My father in law. He was a wonderful man. He not only started it but he painted the scenery for it and he produced in those early days.

Your wife was a protege of her father. Was she a good singer?

Not wonderful but she was good.

Soprano?

Yes.

Had she any brothers and sisters?

Yes, there are two still alive. Cyril, the eldest. He lives at Chipton under Wychwood [?] in the Cotswolds and Gilbert the younger brother he lives near Worthing, Durrington. Cyril’s about my age and Gilbert is about 74 or 75.

Who made the costumes?

We used to hire those from B J Simmonds [?] of Covent Garden who were costumiers in those days.

How was the orchestra provided?

My father knew all the local musicians. They were all amateurs and we used to have people like Mrs Von Bergen, the wife of Dr Von Bergen, playing in the fiddles. There were two ladies who lived down Park Rise who were playing in the orchestra.

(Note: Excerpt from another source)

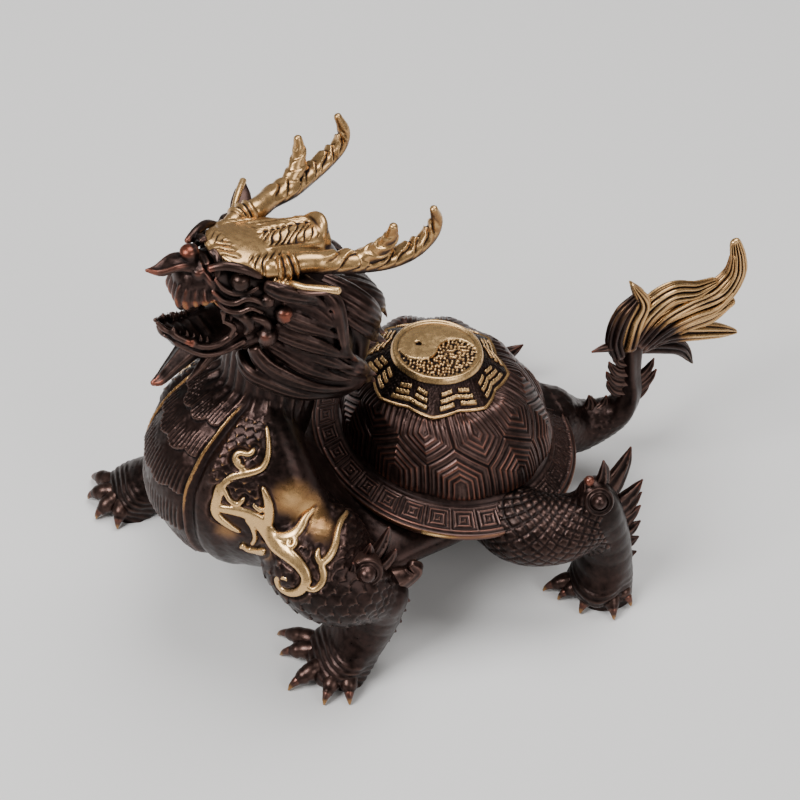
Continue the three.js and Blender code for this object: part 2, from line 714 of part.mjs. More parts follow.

Was your father pleased with the standard of music?

Yes very. We used to have some odd noises I don’t doubt but on the whole they performed very well.

You are a great Gilbert and Sullivan fan and used to go up to the Savoy to see the D’Oyly Carte.

Yes.

You must be sad it has disbanded?

Yes an awful shame but not the modern way of thinking. So many people would rather have this awful pop stuff these days.

The wit in the words. The Americans are very fond.

Yes I believe they are. It will come back all right.

 Are you pleased with the operatic society now?

Yes, rather. Still going marvellously well, yes. I’m president. The old operatic society in my father’s day used to cost around £50 a year for everything. They were all true amateurs. My father never had a penny, Mr Grantham, never had a penny, the orchestra didn’t cost anything. From about £50 in 1906-7, after the 1914-18 war it cost us about £300 to put a show on for a week but now it costs us somewhere in the region of £15,000. That shows you, what a vast difference. Everybody wants paying these days.

You have quite a nice theatre now.

Oh we are very lucky to have that theatre

Did you go over the Reeves house when it was there?

Mr Reeves’ house, yes.

Was it magnificent?

Yes very nice.

Bernard Hooker died 6 December 1983.